## SUPPLIED DATA
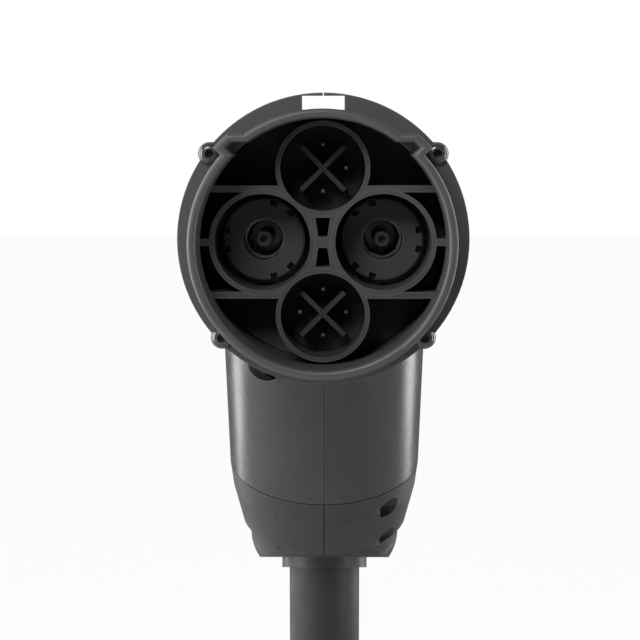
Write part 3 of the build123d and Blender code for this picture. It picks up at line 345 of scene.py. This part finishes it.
def mesh_object(name: str, shape: bmesh.types.BMesh, finish: bpy.types.Material,
                smooth: bool = True) -> bpy.types.Object:
    """Turn a bmesh into a linked object with one material.

    Args:
        name: The piece's name.
        shape: The finished shape, which is freed here.
        finish: The material for all faces.
        smooth: Whether the faces shade smoothly.

    Returns:
        The new object, at the origin.
    """
    bmesh.ops.remove_doubles(shape, verts=shape.verts, dist=WELD_DISTANCE)
    bmesh.ops.recalc_face_normals(shape, faces=shape.faces)
    for face in shape.faces:
        face.smooth = smooth
    mesh = bpy.data.meshes.new(name)
    shape.to_mesh(mesh)
    shape.free()
    piece = bpy.data.objects.new(name, mesh)
    bpy.context.collection.objects.link(piece)
    mesh.materials.append(finish)
    return piece


def middle(node: str) -> Vector:
    """Give the centre of a CAD node's box."""
    low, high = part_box(node)
    return (Vector(low) + Vector(high)) / 2


@dataclass
class Dresser:
    """Gives every CAD node its finish."""

    materials: dict[str, bpy.types.Material] = field(default_factory=dict)

    def material(self, finish: Finish) -> bpy.types.Material:
        """Build each finish once and give it back after that.

        Args:
            finish: The finish wanted.

        Returns:
            Its material.
        """
        if finish.name not in self.materials:
            self.materials[finish.name] = finish.material()
        return self.materials[finish.name]

    def dress(self) -> None:
        """Assign the finishes to the CAD nodes."""
        for name, finish in CAD_FINISHES.items():
            node = bpy.data.objects[name]
            node.data.materials.clear()
            node.data.materials.append(self.material(finish))
            log.info("dressed %s with %s", name, finish.name)


# The lead's route from the clamp to the floor, backwards and downwards, in runs.
DROP_ROUTE = ((0.0, 0.0), (0.0, 1.0), (0.5, 1.866), (1.366, 2.366), (2.266, 2.366))

# The tail's points after the last turn: inwards, forwards, and up from the floor, with the first
# two above it measured from the upper layer.
TAIL_UPPER = ((0.0, 0.0, 0.0), (0.001, 0.060, 0.003))
TAIL_LOWER = ((0.005, 0.120, 0.004), (0.013, 0.180, 0.0))


@dataclass
class Lead:
    """The charging lead: it drops from the clamp, bends back and lies down into a tied coil.

    Attributes:
        diameter: Outside diameter of the sheath.
        exit: Where the lead leaves the clamp.
        run: Distance between the points of the drop.
        turns: Turns in the coil, two beside each other in two layers. The last is half a turn.
        coil_radius: Radius of the middle of the coil's turns.
        lead_in: How far past the end of the drop the coil's centre lies.
        steps: Points in one turn.
        shift_from: Share of a turn after which it moves over to the next.
    """

    diameter: float = 0.023
    exit: Point = (0.0, 0.080, -0.076)
    run: float = 0.100
    turns: int = 4
    coil_radius: float = 0.132
    lead_in: float = 0.030
    steps: int = 16
    shift_from: float = 0.8

    def drop(self) -> list[Point]:
        """List the route's points from the clamp to the floor."""
        x, y, top = self.exit
        return [(x, y + self.run * back, top - self.run * down) for back, down in DROP_ROUTE]

    def coil(self) -> list[Point]:
        """Work out the coil: outer and inner turn on the floor, then inner and outer turn above."""
        start = self.drop()[-1]
        half = self.diameter / 2
        outer = self.coil_radius + half
        inner = self.coil_radius - half
        centre = Vector((outer, start[1] + self.lead_in, start[2]))
        columns = [outer, inner, inner, outer]
        levels = [0.0, 0.0, self.diameter, self.diameter]
        points: list[Point] = []
        total = self.turns * self.steps - self.steps // 2
        for step in range(total + 1):
            now, part = divmod(step, self.steps)
            radius, level = columns[now], levels[now]
            share = part / self.steps
            if share > self.shift_from and now + 1 < self.turns:
                ease = (share - self.shift_from) / (1 - self.shift_from)
                ease = ease * ease * (3 - 2 * ease)
                radius += (columns[now + 1] - radius) * ease
                level += (levels[now + 1] - level) * ease
            angle = pi - 2 * pi * step / self.steps
            points.append(
                (centre.x + radius * cos(angle), centre.y + radius * sin(angle), centre.z + level))
        return points

    def tail(self) -> list[Point]:
        """List the points from the last turn down to the capped end."""
        start = self.drop()[-1]
        x = 2 * (self.coil_radius + self.diameter / 2)
        y, floor = start[1], start[2]
        upper = floor + self.diameter
        high = [(x - inward, y - ahead, upper - under) for inward, ahead, under in TAIL_UPPER]
        low = [(x - inward, y - ahead, floor + over) for inward, ahead, over in TAIL_LOWER]
        return high + low

    def build(self, sheath: bpy.types.Material) -> bpy.types.Object:
        """Make the lead as one smooth curve.

        Args:
            sheath: The sheath's material.

        Returns:
            The lead's curve object.
        """
        points = self.drop() + self.coil() + self.tail()
        curve = bpy.data.curves.new("charging_lead", "CURVE")
        curve.dimensions = "3D"
        curve.bevel_depth = self.diameter / 2
        curve.bevel_resolution = 8
        curve.use_fill_caps = True
        curve.resolution_u = 10
        spline = curve.splines.new("NURBS")
        spline.points.add(len(points) - 1)
        for control, point in zip(spline.points, points):
            control.co = (*point, 1.0)
        spline.order_u = 3
        spline.use_endpoint_u = True
        lead = bpy.data.objects.new("charging_lead", curve)
        bpy.context.collection.objects.link(lead)
        curve.materials.append(sheath)
        return lead

    def length(self, lead: bpy.types.Object) -> float:
        """Measure the centreline.

        Args:
            lead: The lead's curve object.

        Returns:
            Its length in metres.
        """
        probe = lead.copy()
        probe.data = lead.data.copy()
        probe.data.bevel_depth = 0.0
        mesh = bpy.data.meshes.new_from_object(probe)
        spots = [vertex.co.copy() for vertex in mesh.vertices]
        bpy.data.objects.remove(probe)
        bpy.data.meshes.remove(mesh)
        return sum((b - a).length for a, b in zip(spots, spots[1:]))


@dataclass
class PowerSocketDetail:
    """Slotted spring fingers inside a power contact, seen past its guard post.

    Attributes:
        side: -1 for the left contact and 1 for the right.
        fingers: Fingers round the bore.
        cover: Share of the round that the fingers fill.
        radius: Radius of the fingers at the mouth.
        wall: How far they close in along their length.
        length: Their length.
        setback: How far behind the contact's mouth they begin.
    """

    side: int
    fingers: int = 8
    cover: float = 0.82
    radius: float = 0.00485
    wall: float = 0.0006
    length: float = 0.012
    setback: float = 0.0006

    def build(self, metal: bpy.types.Material) -> bpy.types.Object:
        """Make the ring of fingers.

        Args:
            metal: The contact metal.

        Returns:
            The finished piece.
        """
        name = "left" if self.side < 0 else "right"
        low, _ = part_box(f"power_contact_{name}")
        centre = middle(f"power_contact_{name}")
        shape = bmesh.new()
        sweep = 2 * pi / self.fingers * self.cover
        for finger in range(self.fingers):
            angle = 2 * pi * finger / self.fingers
            edge = [
                shape.verts.new((self.radius, 0.0, 0.0)),
                shape.verts.new((self.radius - self.wall * 0.6, self.length * 0.3, 0.0)),
                shape.verts.new((self.radius - self.wall, self.length, 0.0)),
            ]
            rail = [shape.edges.new(pair) for pair in zip(edge, edge[1:])]
            around = Matrix.Rotation(angle, 3, "Y")
            bmesh.ops.rotate(shape, verts=edge, cent=(0, 0, 0), matrix=around)
            bmesh.ops.spin(shape, geom=edge + rail, cent=(0, 0, 0), axis=(0, 1, 0), angle=sweep,
                           steps=5)
        everything = shape.faces[:] + shape.edges[:] + shape.verts[:]
        bmesh.ops.solidify(shape, geom=everything, thickness=self.wall * 0.5)
        mouth = (centre.x, low[1] + self.setback, centre.z)
        bmesh.ops.translate(shape, verts=shape.verts, vec=mouth)
        return mesh_object(f"contact_fingers_{name}", shape, metal)


@dataclass(frozen=True)
class Softbox:
    """One rectangular soft lamp.

    Attributes:
        name: The lamp's name.
        spot: Where it stands.
        aim: The point that it faces.
        size: Its width and height.
        watts: Its power.
    """

    name: str
    spot: Point
    aim: Point
    size: tuple[float, float]
    watts: float


HANDLE_MIDDLE = (0.0, 0.04, -0.05)
SOFTBOXES = (
    Softbox("softbox_left", (-0.85, -0.22, 0.02), HANDLE_MIDDLE, (0.50, 0.90), 11.0),
    Softbox("strip_right", (0.72, -0.24, -0.05), HANDLE_MIDDLE, (0.06, 0.90), 3.4),
    Softbox("softbox_front", (-0.30, -0.80, 0.60), (0.0, 0.0, 0.0), (0.40, 0.40), 7.0),
    Softbox("rim_left", (-0.60, 0.45, 0.0), HANDLE_MIDDLE, (0.25, 0.90), 4.0),
    Softbox("rim_right", (0.60, 0.45, 0.0), HANDLE_MIDDLE, (0.25, 0.90), 4.0),
)


class Studio:
    """Floor, soft lamps, surroundings and camera.

    Attributes:
        focal: The lens's focal length in millimetres.
        eye: Where the camera stands.
        pitch: How far it is turned up from straight down, in degrees.
        yaw: How far it is turned to the left, in degrees.
        floor_size: Half the floor's width.
        floor_gap: How far the floor lies under the lowest piece.
        floor_glow: Share of the floor's light that is its own, as the camera sees it.
        around_span: The part of the surroundings, front to back, over which they brighten.
        around_light: Their strength in front and behind.
    """

    focal: float = 98.7
    eye: Point = (0.0025, -0.488, 0.027)
    pitch: float = 84.14
    yaw: float = 0.40
    floor_size: float = 6.0
    floor_gap: float = 0.0002
    floor_glow: float = 0.96
    around_span: tuple[float, float] = (-0.75, 0.45)
    around_light: tuple[float, float] = (0.03, 0.32)

    def camera(self) -> None:
        """Place the camera in front of the nose, a little above its axis."""
        data = bpy.data.cameras.new("camera")
        data.lens = self.focal
        data.sensor_width = 36.0
        data.clip_start = 0.01
        data.clip_end = 50.0
        camera = bpy.data.objects.new("camera", data)
        bpy.context.collection.objects.link(camera)
        camera.location = self.eye
        camera.rotation_euler = (radians(self.pitch), 0.0, radians(self.yaw))
        bpy.context.scene.camera = camera

    def lamp(self, box: Softbox) -> None:
        """Add one softbox.

        Args:
            box: The softbox wanted.
        """
        data = bpy.data.lights.new(box.name, "AREA")
        data.shape = "RECTANGLE"
        data.size, data.size_y = box.size
        data.energy = box.watts
        lamp = bpy.data.objects.new(box.name, data)
        bpy.context.collection.objects.link(lamp)
        lamp.location = box.spot
        facing = Vector(box.aim) - Vector(box.spot)
        lamp.rotation_euler = facing.to_track_quat("-Z", "Y").to_euler()

    def floor(self, height: float) -> None:
        """Lay the pale floor.

        Args:
            height: Its level.
        """
        shape = bmesh.new()
        bmesh.ops.create_grid(shape, x_segments=1, y_segments=1, size=self.floor_size)
        bmesh.ops.translate(shape, verts=shape.verts, vec=(0.0, 0.0, height))
        material = bpy.data.materials.new("pale_floor")
        material.use_nodes = True
        graph = NodeGraph(material.node_tree)
        place = graph.add("TexCoord")
        mottle = graph.add("TexNoise", Scale=3.0, Detail=2.0)
        graph.join(place, "Object", mottle, "Vector")
        tint = graph.add("ValToRGB")
        tint.color_ramp.elements[0].color = (0.50, 0.50, 0.50, 1.0)
        tint.color_ramp.elements[1].color = (0.54, 0.54, 0.54, 1.0)
        graph.join(mottle, "Fac", tint, "Fac")
        matt = graph.add("BsdfDiffuse")
        graph.join(tint, "Color", matt, "Color")
        glow = graph.add("Emission", Strength=1.0)
        ray = graph.add("LightPath")
        share = graph.add("Math", operation="MULTIPLY")
        share.inputs[1].default_value = self.floor_glow
        graph.join(ray, "Is Camera Ray", share, 0)
        mix = graph.add("MixShader")
        graph.join(share, "Value", mix, "Fac")
        graph.join(matt, "BSDF", mix, 1)
        graph.join(glow, "Emission", mix, 2)
        output = graph.add("OutputMaterial")
        graph.join(mix, "Shader", output, "Surface")
        mesh_object("studio_floor", shape, material, smooth=False)

    def world(self) -> None:
        """Surround the object with soft light, brighter behind it than in front."""
        world = bpy.data.worlds.new("surroundings")
        bpy.context.scene.world = world
        world.use_nodes = True
        graph = NodeGraph(world.node_tree)
        place = graph.add("TexCoord")
        split = graph.add("SeparateXYZ")
        graph.join(place, "Generated", split, "Vector")
        depth = graph.spread(split, "Y", self.around_span, self.around_light)
        ray = graph.add("LightPath")
        level = graph.add("Math", operation="MAXIMUM")
        graph.join(depth, "Result", level, 0)
        graph.join(ray, "Is Camera Ray", level, 1)
        around = graph.add("Background")
        around.inputs["Color"].default_value = (1.0, 1.0, 1.0, 1.0)
        graph.join(level, "Value", around, "Strength")
        output = graph.add("OutputWorld")
        graph.join(around, "Background", output, "Surface")

    def build(self) -> None:
        """Set up the whole studio."""
        bpy.context.scene.view_settings.view_transform = "Standard"
        self.camera()
        self.world()
        for box in SOFTBOXES:
            self.lamp(box)
        self.floor(CAD_BOX[0][2] - self.floor_gap)


def main() -> None:
    """Build and dress every sub-assembly in order."""
    logging.basicConfig(level=logging.INFO, format="%(message)s")
    studio = Studio()
    studio.build()
    dresser = Dresser()
    dresser.dress()

    lead = Lead()
    cable = lead.build(dresser.material(SHEATH))
    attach(cable, "plug")
    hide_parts("charge_cable", "cable_coil", "cable_tail")
    length = lead.length(cable)
    log.info("made %s, %.2f m long", cable.name, length)

    for side in (-1, 1):
        fingers = PowerSocketDetail(side).build(dresser.material(SILVER))
        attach(fingers, "plug")
        log.info("made %s", fingers.name)


if __name__ == "__main__":
    main()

## TASK TO CARRY OUT
Quote verbatim the opening lines of the listing above, ending with the line where "with one material." appears; include both endpoints and nothing more.

## SOLUTION TO THE PROBLEM
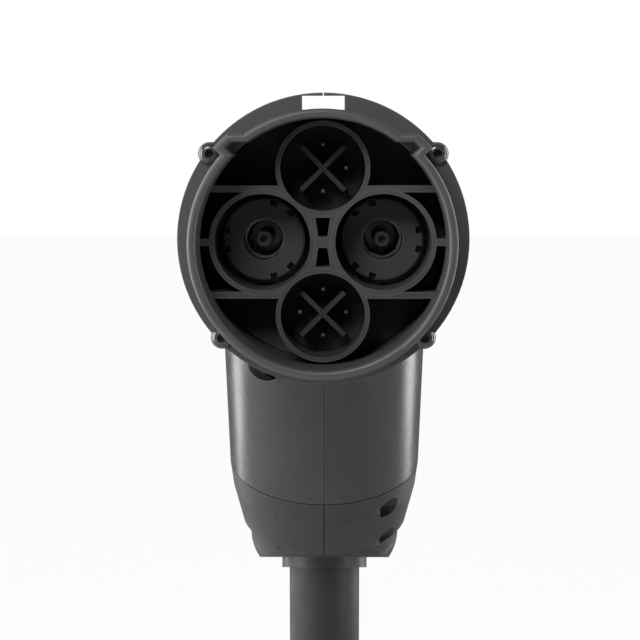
Write part 3 of the build123d and Blender code for this picture. It picks up at line 345 of scene.py. This part finishes it.
def mesh_object(name: str, shape: bmesh.types.BMesh, finish: bpy.types.Material,
                smooth: bool = True) -> bpy.types.Object:
    """Turn a bmesh into a linked object with one material.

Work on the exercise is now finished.